▶ Exercise aim: Below is a listing; restate from it, character for character, the lines beginning at the line holding "seam = 180 - HOOD_STRIP" and ending at the line holding "if empty is", both included.

▶ Material provided:
+ + +

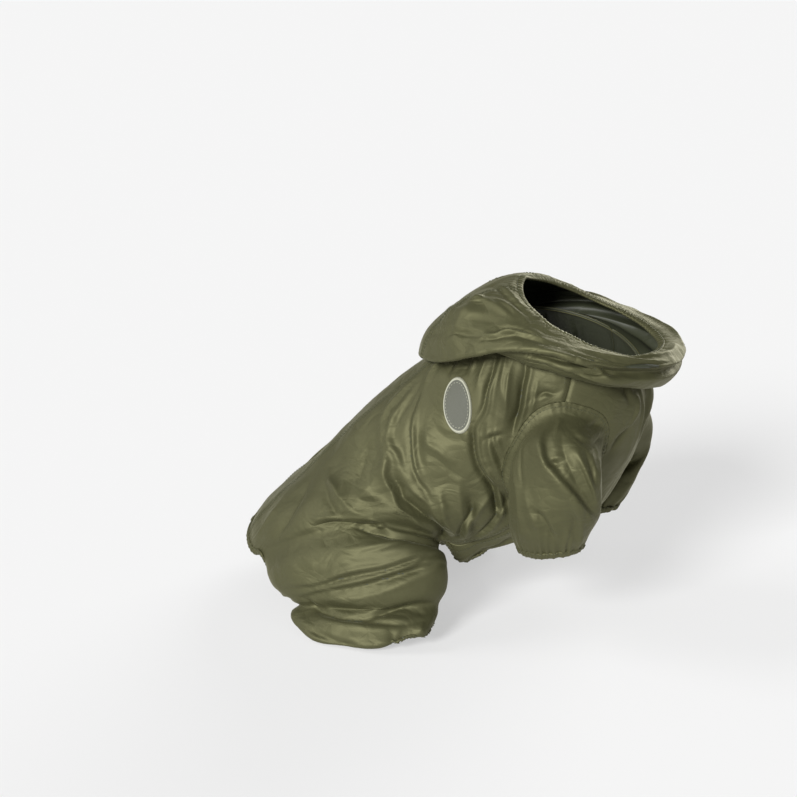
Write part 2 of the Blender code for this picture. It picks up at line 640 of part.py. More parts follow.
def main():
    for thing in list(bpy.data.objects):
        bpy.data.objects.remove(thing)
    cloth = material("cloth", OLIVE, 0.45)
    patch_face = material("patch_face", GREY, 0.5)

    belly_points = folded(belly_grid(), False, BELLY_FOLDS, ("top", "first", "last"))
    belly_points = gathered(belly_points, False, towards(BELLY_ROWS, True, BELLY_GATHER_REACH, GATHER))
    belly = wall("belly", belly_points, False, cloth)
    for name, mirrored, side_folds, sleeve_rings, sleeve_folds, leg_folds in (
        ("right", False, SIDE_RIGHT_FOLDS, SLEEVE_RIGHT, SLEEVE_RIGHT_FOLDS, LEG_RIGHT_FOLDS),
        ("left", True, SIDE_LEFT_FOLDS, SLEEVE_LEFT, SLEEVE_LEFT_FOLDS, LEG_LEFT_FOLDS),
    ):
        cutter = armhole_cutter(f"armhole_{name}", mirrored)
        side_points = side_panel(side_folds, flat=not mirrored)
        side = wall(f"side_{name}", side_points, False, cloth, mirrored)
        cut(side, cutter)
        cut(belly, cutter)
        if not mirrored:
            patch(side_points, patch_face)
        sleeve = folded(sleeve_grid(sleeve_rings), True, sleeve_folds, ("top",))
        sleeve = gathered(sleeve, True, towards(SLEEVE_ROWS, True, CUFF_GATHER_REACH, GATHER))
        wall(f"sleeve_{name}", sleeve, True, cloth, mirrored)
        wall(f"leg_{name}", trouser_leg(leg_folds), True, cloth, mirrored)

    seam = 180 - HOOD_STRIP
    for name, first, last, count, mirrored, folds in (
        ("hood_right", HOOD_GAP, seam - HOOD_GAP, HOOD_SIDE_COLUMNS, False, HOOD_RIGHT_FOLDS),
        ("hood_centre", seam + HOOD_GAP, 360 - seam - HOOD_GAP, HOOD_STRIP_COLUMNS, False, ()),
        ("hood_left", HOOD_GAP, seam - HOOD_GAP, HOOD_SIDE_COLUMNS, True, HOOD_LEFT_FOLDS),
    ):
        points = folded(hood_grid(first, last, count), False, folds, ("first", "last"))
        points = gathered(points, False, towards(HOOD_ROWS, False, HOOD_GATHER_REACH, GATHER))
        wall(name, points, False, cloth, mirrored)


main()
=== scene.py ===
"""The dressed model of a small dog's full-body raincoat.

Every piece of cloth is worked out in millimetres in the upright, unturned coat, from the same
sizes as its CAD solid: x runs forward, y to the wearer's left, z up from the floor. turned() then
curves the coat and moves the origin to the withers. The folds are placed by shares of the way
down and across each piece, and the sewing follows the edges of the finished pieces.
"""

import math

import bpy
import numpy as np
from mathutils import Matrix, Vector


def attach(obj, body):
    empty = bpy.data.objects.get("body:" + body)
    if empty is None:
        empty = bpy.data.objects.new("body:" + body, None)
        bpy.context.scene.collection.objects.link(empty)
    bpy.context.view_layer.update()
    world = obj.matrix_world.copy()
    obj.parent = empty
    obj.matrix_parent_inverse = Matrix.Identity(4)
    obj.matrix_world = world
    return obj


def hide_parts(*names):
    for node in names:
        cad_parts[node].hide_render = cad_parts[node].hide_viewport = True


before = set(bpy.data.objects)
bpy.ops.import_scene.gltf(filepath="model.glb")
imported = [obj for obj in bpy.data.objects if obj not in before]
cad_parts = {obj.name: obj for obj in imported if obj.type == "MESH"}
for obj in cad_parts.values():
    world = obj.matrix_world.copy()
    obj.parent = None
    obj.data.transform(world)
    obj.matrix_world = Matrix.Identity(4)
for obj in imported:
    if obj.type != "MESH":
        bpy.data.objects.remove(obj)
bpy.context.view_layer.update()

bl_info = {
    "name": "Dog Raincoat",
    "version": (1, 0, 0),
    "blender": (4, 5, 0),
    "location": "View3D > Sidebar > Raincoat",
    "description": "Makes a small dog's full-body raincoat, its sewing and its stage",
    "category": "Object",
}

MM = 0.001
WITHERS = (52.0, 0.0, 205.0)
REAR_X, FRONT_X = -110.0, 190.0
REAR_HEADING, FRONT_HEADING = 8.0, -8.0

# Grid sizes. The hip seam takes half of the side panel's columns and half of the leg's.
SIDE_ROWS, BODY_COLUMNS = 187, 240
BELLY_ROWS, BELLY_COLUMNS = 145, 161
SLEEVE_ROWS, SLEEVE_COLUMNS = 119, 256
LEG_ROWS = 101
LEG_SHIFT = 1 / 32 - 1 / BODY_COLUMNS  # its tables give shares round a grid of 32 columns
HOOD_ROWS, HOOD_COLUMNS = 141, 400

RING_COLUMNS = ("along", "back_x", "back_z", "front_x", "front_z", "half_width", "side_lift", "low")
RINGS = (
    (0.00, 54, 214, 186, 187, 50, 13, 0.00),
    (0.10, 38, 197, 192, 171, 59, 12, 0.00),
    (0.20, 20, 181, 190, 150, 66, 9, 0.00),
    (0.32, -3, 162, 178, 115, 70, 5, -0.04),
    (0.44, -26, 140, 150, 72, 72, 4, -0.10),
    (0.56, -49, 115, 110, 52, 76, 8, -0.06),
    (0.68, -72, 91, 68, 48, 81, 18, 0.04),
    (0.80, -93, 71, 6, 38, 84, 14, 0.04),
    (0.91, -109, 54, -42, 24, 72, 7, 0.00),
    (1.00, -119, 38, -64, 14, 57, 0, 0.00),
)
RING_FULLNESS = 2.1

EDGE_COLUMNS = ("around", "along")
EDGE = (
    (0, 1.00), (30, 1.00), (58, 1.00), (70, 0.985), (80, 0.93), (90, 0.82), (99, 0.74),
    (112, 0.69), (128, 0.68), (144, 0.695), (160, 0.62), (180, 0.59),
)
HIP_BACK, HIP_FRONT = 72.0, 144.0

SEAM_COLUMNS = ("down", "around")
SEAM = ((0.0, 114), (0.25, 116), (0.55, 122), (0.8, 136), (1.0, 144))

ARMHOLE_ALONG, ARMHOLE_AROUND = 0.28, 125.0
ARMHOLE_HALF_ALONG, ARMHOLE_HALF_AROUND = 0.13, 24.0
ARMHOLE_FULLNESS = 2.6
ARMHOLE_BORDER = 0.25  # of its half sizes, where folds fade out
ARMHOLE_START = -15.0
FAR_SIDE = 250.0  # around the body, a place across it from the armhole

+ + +

▶ Task solution:
    seam = 180 - HOOD_STRIP
    for name, first, last, count, mirrored, folds in (
        ("hood_right", HOOD_GAP, seam - HOOD_GAP, HOOD_SIDE_COLUMNS, False, HOOD_RIGHT_FOLDS),
        ("hood_centre", seam + HOOD_GAP, 360 - seam - HOOD_GAP, HOOD_STRIP_COLUMNS, False, ()),
        ("hood_left", HOOD_GAP, seam - HOOD_GAP, HOOD_SIDE_COLUMNS, True, HOOD_LEFT_FOLDS),
    ):
        points = folded(hood_grid(first, last, count), False, folds, ("first", "last"))
        points = gathered(points, False, towards(HOOD_ROWS, False, HOOD_GATHER_REACH, GATHER))
        wall(name, points, False, cloth, mirrored)


main()
=== scene.py ===
"""The dressed model of a small dog's full-body raincoat.

Every piece of cloth is worked out in millimetres in the upright, unturned coat, from the same
sizes as its CAD solid: x runs forward, y to the wearer's left, z up from the floor. turned() then
curves the coat and moves the origin to the withers. The folds are placed by shares of the way
down and across each piece, and the sewing follows the edges of the finished pieces.
"""

import math

import bpy
import numpy as np
from mathutils import Matrix, Vector


def attach(obj, body):
    empty = bpy.data.objects.get("body:" + body)
    if empty is None:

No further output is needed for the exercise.